Thank You Lord, for giving me the spirit of peserverence.
Lemons :)

Monday, April 1, 2013

New School - Day 1

It's April Fool's Day today... Also my first day in that new school...
Well, I'm an absolute joker so doing BIG stuffs on this memorable day is my 'thang'.
No one tricked me yet. (This is lucky or what??! Not so fun though...)

Being in a new school environment, new teachers, new friends, new EVERYTHING was really a drastic change for a dramatic person like me.

New bagdges.
The school is kinda crowded and small. (I'm gonna die out of extreme CLAUSTROPHOBIA!!) 
Well, can't really blame them and this was expected long ago since I first heard of this school.



Claustrophobic


The teachers were quite okay though, except the fact that my class teacher is my History teacher and that she's EXTREMELY a serious person.
From a scale of 1 to 10, I rate her 11 of seriousness for my first impression. It might decrease, it might increase.
I thought I could give a good impression on the teachers, but someone literally blew it up. (Thanks, I'm an absolute BAD ASS now)

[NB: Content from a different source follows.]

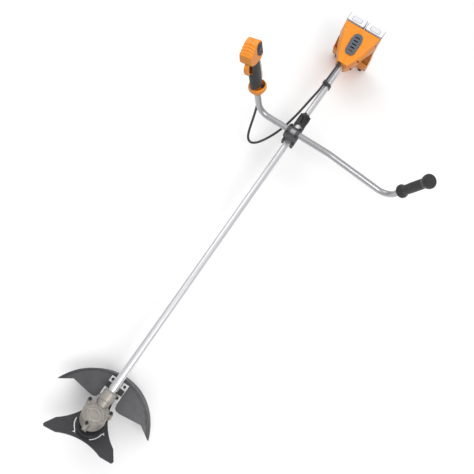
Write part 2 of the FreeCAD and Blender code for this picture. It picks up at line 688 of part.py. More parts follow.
def make_control_grip():
    whole = grip_solid(0).cut(grip_solid(SHELL))
    whole = whole.cut(oval_prism(HANDLE_LONG - SHELL, HANDLE_WIDE - SHELL, HANDLE_LOW - 1, 60))
    trigger_slot = box(13, 60, -7, 7, 112, 163).fuse(box(13, 30, -7, 7, 112, 176))
    lever_slot = box(-60, -13, -6, 6, 46, 152)
    panel_cut = moved(side_prism(PANEL_SIDE, 3), V(0, HEAD_HALF - PANEL_DEEP + 3, 0))
    button_hole = rod(V(BUTTON_AT[0], 10, BUTTON_AT[1]), V(BUTTON_AT[0], 30, BUTTON_AT[1]), 6.4)
    bar_room = z_rod(30, 109, BAR_R)
    screw_holes = []
    screws = []
    for u, s in ((20.0, 184.0), (-24.0, 156.0)):
        head = V(u, -HEAD_HALF + 3 if s > 180 else -9.5, s)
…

My classmates are quite welcoming, hope to know more of them better.
I'm not so sure of their attitude yet, though one of my friend in that class has a rival in that very class too... (I don't do wars. PEACE)
They've stalked me for quite a while though, before I even stepped into the school.
From what I remembered, I only told two people about my migration. Since then everyone I know knows about it. (Word spreads.)

I know most of the students there because most of them are my church members.
Really did feel welcomed by them. :)
And the REASON WHY I'M SHIFTING is because of the CHRISTIAN FELLOWSHIP there is strong. Oh and Happy Belated Easter!!
Though it's not really a strong reason why I shifted but that's what it is, fellas.
I missed out on the daily prayer in school with the CF members though.
My name's Cinderella and I was late. (Metaphorically speaking.)




But above all these things, I still miss my classmates from my old school. :')
Now tell me, who's gonna fool you guys on this foolish day?


And maybe sometime when I stare at this picture I caught, I'll think that you guys would still accept me with outstretched arms, whenever.